Restate word for word the lines of the records below, starting at the line that contains "Write the build123d" and ending at the line that contains "# Every wall, frieze", with both of those lines included and nothing else.

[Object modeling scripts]
[BEGIN]

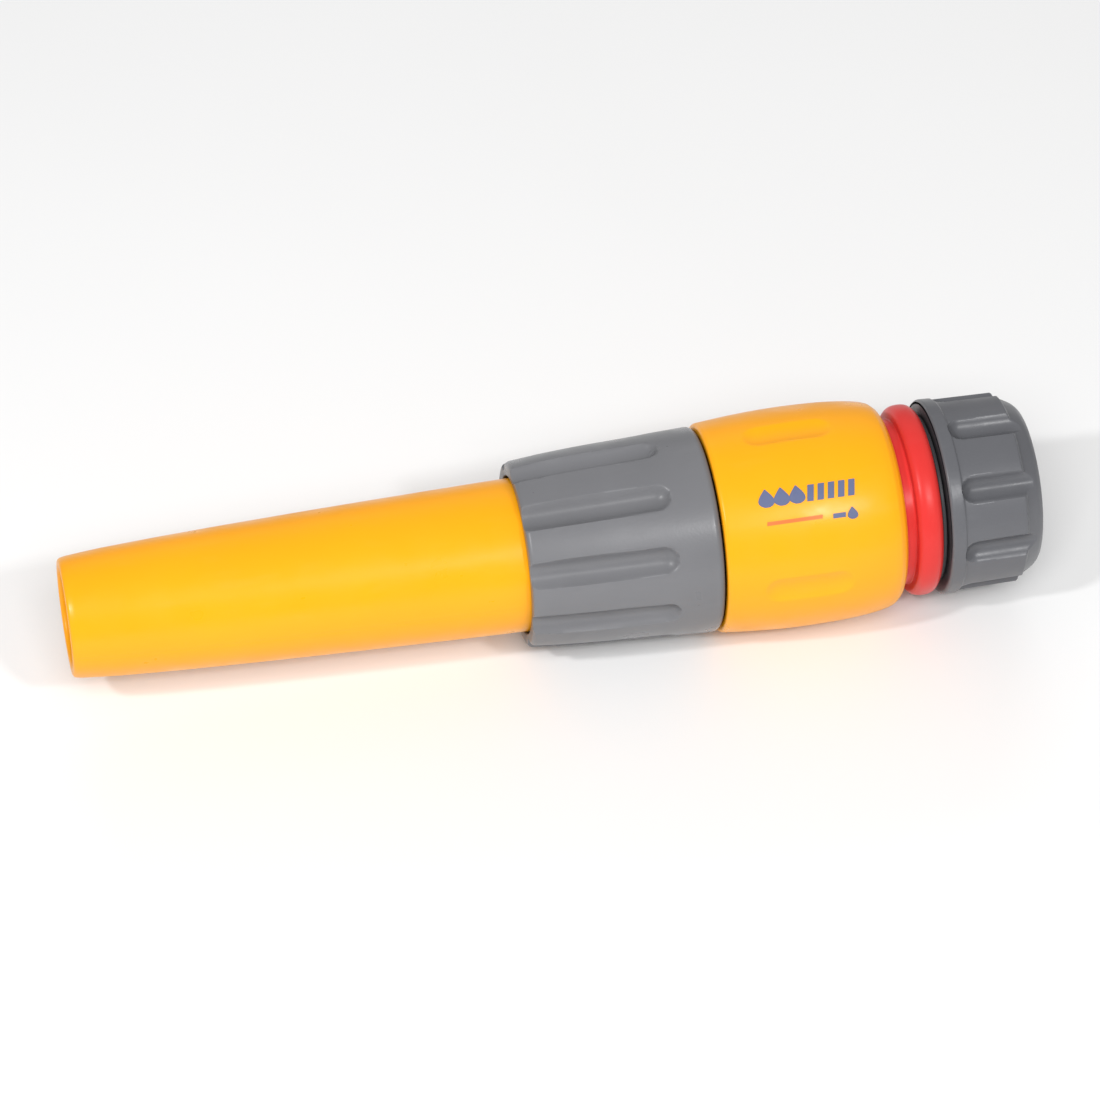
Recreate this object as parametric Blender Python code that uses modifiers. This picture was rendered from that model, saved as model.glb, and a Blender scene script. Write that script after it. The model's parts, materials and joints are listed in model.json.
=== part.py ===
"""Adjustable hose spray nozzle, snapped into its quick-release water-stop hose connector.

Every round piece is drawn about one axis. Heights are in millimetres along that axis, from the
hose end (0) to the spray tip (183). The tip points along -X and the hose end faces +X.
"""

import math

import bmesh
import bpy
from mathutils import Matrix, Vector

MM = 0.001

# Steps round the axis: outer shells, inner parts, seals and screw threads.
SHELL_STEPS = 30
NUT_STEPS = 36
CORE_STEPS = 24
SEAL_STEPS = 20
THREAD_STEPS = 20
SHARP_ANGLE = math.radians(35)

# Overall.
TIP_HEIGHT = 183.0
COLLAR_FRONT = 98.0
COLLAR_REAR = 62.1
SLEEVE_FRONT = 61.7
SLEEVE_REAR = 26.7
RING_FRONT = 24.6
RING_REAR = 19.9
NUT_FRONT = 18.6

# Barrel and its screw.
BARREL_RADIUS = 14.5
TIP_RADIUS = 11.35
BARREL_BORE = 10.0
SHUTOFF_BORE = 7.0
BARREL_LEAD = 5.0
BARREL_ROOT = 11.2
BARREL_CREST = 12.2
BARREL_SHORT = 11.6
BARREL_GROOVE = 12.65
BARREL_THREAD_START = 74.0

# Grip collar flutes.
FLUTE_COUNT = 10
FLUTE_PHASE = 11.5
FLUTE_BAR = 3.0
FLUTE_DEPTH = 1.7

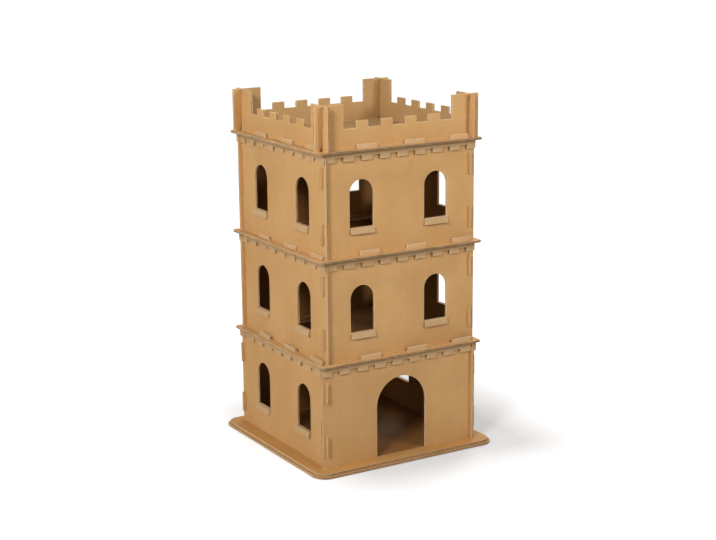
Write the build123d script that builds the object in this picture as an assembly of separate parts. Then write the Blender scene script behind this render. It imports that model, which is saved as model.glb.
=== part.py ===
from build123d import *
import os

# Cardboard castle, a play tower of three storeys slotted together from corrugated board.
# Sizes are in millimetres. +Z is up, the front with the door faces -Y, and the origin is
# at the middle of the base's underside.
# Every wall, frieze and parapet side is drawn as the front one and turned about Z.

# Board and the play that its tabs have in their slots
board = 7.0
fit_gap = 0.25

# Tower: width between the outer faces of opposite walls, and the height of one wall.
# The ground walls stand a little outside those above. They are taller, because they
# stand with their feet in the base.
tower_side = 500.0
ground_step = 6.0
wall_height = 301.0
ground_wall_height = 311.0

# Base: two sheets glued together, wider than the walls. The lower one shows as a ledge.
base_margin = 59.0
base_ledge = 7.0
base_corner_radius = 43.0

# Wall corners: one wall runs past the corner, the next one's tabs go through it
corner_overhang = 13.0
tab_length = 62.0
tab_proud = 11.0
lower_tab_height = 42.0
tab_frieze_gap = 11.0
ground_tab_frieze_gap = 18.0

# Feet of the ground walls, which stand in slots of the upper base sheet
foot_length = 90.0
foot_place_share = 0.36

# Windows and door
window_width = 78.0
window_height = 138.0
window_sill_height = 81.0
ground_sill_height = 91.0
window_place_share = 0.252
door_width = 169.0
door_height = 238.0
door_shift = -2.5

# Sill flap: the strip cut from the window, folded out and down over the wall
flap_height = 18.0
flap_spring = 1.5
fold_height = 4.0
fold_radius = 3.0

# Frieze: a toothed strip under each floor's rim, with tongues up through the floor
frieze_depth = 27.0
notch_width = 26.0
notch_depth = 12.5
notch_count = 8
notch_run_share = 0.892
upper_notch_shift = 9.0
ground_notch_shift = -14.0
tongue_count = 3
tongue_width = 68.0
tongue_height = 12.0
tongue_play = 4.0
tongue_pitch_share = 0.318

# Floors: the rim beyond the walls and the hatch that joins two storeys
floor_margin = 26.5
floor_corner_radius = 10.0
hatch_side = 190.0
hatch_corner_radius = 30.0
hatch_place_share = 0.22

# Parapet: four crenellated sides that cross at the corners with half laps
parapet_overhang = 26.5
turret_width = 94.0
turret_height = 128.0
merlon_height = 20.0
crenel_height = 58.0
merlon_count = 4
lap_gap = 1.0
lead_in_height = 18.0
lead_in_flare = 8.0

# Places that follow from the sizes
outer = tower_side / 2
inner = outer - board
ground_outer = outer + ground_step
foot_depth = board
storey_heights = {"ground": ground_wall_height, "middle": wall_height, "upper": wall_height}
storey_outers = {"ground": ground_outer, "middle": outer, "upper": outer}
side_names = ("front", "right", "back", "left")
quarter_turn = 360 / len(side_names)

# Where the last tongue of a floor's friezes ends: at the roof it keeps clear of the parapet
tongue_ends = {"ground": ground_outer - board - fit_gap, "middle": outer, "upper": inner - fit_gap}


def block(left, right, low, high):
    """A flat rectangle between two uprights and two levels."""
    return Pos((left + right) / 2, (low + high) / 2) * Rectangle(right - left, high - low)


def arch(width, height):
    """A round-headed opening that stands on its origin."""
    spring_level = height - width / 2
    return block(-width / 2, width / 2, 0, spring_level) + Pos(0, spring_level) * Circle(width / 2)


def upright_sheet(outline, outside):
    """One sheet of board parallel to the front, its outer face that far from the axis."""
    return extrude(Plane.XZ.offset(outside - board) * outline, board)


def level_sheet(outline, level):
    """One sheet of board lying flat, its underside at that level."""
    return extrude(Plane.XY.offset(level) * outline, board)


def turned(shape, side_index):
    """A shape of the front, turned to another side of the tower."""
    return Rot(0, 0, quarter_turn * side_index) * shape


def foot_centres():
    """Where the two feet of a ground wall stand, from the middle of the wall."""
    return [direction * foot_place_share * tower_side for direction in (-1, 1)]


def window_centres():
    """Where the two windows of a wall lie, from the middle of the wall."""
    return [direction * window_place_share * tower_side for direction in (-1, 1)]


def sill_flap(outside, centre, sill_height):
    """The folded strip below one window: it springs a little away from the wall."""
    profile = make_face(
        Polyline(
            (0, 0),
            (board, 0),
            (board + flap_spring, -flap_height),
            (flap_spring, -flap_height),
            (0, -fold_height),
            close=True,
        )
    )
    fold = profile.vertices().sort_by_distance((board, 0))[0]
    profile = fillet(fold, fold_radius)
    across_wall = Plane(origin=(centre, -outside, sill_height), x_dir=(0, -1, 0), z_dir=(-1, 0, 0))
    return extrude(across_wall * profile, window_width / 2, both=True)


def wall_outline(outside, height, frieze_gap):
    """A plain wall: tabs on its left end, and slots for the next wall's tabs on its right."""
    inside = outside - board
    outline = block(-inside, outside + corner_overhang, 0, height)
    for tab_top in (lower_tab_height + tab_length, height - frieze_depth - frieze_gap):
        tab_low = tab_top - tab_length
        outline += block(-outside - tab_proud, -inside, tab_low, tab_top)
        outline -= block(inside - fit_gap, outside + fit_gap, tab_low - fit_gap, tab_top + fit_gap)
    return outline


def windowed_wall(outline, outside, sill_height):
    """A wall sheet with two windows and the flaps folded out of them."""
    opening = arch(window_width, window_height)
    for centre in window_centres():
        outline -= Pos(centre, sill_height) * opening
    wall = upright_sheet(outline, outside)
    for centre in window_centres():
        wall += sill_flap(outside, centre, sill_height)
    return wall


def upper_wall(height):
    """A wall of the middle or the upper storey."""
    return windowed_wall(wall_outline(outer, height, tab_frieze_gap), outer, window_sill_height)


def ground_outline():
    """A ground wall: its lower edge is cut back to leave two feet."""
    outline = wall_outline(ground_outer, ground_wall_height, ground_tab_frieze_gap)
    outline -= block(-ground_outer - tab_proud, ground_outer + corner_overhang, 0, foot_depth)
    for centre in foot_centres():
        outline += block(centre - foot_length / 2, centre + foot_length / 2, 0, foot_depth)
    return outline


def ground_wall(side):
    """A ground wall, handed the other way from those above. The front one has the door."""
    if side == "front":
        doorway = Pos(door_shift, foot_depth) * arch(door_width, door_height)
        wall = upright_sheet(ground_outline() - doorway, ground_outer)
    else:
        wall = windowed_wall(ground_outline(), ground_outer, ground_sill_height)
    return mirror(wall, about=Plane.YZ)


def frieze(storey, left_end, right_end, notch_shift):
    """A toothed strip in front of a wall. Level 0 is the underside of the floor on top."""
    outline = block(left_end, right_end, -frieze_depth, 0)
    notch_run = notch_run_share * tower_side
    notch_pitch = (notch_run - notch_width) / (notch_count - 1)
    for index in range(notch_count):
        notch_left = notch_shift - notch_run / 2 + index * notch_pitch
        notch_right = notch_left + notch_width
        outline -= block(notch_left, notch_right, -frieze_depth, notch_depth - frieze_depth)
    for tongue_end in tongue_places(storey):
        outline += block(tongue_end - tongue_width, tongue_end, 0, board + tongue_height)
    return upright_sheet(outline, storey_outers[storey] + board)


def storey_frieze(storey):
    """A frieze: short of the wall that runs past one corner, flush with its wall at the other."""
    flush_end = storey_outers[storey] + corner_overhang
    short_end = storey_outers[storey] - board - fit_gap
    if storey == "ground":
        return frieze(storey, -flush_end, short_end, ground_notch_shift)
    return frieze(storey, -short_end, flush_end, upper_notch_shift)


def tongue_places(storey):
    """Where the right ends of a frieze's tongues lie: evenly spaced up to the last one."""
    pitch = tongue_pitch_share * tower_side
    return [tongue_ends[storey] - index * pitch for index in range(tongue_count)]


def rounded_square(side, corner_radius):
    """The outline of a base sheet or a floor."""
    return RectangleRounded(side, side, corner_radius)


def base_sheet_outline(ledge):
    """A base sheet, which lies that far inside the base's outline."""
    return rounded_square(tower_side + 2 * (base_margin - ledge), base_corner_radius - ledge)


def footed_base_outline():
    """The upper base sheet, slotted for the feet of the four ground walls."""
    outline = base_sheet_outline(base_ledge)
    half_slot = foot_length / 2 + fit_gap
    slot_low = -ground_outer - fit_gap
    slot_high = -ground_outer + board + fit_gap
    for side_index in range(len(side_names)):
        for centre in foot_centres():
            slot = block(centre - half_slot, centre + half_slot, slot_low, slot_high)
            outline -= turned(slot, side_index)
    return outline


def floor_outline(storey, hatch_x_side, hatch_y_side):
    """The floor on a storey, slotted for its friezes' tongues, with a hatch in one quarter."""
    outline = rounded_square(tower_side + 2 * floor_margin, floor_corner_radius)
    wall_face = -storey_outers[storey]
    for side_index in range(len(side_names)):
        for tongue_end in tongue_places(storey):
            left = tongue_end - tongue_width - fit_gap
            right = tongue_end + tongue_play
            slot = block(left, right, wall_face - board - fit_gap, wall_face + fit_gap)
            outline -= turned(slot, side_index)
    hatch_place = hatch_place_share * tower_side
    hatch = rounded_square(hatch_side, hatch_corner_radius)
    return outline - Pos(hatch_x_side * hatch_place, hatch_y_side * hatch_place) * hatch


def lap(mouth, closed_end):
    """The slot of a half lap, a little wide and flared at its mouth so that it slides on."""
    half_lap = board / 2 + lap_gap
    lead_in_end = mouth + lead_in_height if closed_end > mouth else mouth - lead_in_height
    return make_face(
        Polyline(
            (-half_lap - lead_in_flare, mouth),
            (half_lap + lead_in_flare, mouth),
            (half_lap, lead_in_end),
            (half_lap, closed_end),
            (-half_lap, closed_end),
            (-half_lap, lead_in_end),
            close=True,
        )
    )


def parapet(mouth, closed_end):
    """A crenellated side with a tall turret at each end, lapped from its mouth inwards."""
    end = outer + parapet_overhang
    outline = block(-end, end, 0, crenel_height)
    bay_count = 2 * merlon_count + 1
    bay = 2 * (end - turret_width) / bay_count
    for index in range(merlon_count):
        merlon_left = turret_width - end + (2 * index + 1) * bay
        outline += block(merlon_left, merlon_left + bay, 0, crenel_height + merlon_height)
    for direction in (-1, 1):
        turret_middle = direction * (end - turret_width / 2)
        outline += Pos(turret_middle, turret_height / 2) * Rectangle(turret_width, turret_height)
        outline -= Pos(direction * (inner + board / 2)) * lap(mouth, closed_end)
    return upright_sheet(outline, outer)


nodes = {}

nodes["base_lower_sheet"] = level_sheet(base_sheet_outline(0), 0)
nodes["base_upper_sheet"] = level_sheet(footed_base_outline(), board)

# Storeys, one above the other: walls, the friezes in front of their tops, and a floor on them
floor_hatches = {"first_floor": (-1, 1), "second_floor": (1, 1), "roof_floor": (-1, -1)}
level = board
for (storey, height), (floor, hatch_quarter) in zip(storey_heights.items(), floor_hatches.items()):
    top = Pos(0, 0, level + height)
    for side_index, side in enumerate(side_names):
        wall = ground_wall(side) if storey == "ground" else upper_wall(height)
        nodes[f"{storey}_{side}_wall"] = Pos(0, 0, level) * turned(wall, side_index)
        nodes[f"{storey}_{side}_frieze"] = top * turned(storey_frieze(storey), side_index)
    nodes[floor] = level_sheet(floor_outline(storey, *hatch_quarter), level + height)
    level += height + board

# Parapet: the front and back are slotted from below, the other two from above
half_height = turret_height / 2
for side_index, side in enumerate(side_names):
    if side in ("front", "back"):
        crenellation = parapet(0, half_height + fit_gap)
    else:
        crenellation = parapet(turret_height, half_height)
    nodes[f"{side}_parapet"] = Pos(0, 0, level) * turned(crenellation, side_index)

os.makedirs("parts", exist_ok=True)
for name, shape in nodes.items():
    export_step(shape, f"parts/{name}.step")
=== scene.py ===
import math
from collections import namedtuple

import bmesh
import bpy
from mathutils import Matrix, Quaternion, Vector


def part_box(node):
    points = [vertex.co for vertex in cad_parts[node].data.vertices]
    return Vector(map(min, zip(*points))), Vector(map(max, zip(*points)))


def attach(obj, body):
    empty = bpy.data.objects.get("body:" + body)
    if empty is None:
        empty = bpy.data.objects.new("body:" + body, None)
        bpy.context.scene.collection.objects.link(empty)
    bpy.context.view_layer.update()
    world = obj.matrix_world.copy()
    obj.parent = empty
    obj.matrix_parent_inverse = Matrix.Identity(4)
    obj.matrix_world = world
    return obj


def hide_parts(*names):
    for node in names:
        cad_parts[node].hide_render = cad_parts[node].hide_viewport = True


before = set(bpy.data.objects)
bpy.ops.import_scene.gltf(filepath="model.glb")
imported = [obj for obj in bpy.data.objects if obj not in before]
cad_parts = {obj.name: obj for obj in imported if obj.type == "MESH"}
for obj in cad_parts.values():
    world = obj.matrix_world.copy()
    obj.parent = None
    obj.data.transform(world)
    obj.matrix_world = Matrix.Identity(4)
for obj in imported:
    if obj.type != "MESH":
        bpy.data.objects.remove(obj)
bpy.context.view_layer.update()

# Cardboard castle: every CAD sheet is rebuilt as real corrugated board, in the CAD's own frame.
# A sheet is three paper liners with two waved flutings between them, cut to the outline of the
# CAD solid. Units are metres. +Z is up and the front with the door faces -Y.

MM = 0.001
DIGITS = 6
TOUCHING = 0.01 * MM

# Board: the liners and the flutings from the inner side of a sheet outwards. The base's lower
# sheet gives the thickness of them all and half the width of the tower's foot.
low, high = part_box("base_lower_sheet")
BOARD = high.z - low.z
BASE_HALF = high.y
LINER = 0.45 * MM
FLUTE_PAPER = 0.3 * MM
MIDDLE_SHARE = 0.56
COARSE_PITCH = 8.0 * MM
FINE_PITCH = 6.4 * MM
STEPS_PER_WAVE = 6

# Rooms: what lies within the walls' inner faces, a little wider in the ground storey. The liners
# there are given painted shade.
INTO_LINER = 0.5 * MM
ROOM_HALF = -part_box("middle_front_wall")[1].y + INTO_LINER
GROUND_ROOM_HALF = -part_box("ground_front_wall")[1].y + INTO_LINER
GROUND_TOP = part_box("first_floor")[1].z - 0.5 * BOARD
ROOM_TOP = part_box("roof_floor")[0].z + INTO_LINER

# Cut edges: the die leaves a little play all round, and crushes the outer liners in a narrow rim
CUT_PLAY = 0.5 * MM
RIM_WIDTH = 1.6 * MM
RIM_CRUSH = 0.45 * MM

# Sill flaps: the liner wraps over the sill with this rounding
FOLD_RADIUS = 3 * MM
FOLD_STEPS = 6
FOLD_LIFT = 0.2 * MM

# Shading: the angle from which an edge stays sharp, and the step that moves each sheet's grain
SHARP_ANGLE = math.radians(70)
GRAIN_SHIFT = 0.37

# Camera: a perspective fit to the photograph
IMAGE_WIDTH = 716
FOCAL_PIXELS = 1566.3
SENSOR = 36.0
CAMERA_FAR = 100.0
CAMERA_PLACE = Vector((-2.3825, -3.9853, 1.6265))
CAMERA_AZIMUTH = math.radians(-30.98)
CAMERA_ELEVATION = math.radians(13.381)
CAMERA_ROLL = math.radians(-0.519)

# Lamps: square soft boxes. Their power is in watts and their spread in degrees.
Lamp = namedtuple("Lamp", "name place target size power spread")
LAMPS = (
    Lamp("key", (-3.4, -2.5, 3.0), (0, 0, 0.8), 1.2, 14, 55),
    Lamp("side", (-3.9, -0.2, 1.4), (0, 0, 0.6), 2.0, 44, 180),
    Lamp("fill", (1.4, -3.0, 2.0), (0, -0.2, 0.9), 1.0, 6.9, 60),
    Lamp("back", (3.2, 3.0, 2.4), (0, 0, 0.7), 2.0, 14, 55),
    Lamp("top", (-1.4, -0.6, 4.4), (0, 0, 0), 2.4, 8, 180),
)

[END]

Written solution |
Write the build123d script that builds the object in this picture as an assembly of separate parts. Then write the Blender scene script behind this render. It imports that model, which is saved as model.glb.
=== part.py ===
from build123d import *
import os

# Cardboard castle, a play tower of three storeys slotted together from corrugated board.
# Sizes are in millimetres. +Z is up, the front with the door faces -Y, and the origin is
# at the middle of the base's underside.
# Every wall, frieze and parapet side is drawn as the front one and turned about Z.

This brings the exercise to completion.